Institute for Politics and International Studies, University of Leeds. m.duffield@leeds.ac.uk

Copyright

(Copyright © 2001, John Wiley and Sons)

DOI

unavailable

PMID

11780856

Abstract

This article examines aid practice, that is, the public-private contractual networks that link donor governments, UN agencies, military establishments, NGOs, private companies and others, as a relation of global liberal governance. In order to fulfil this function, such networks embody what could be called the 'securitisation' of international assistance. Based upon ideas of human security and ameliorating the effects of poverty and vulnerability reduction, aid is now seen as playing a direct security role. Rather than being concerned with relations between states, the primary aim of this security paradigm is to modulate and change the behaviour of populations within them. In doing so, it is able to exploit the opportunities afforded by privatisation.
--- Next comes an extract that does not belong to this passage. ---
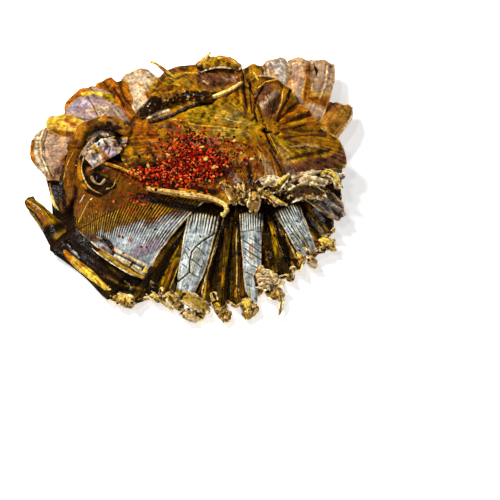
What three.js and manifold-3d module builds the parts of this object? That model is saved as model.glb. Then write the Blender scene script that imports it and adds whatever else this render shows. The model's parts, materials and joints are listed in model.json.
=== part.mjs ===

At the same time, however, aid as security is confronted by its own particular problem of 'governing at a distance'; how can calculations made by leading states be transformed into actions at the global edge when a multitude of private and non-government implementors now intervene? The article concludes by examining the contribution of risk analysis to solving this problem and, especially, the development of new contractual regimes based around technical standardisation, benchmarking and performance auditing. Through such technologies, metropolitan states are learning how to manage the public-private networks of aid practice and, as a result, to govern the borderlands in new ways.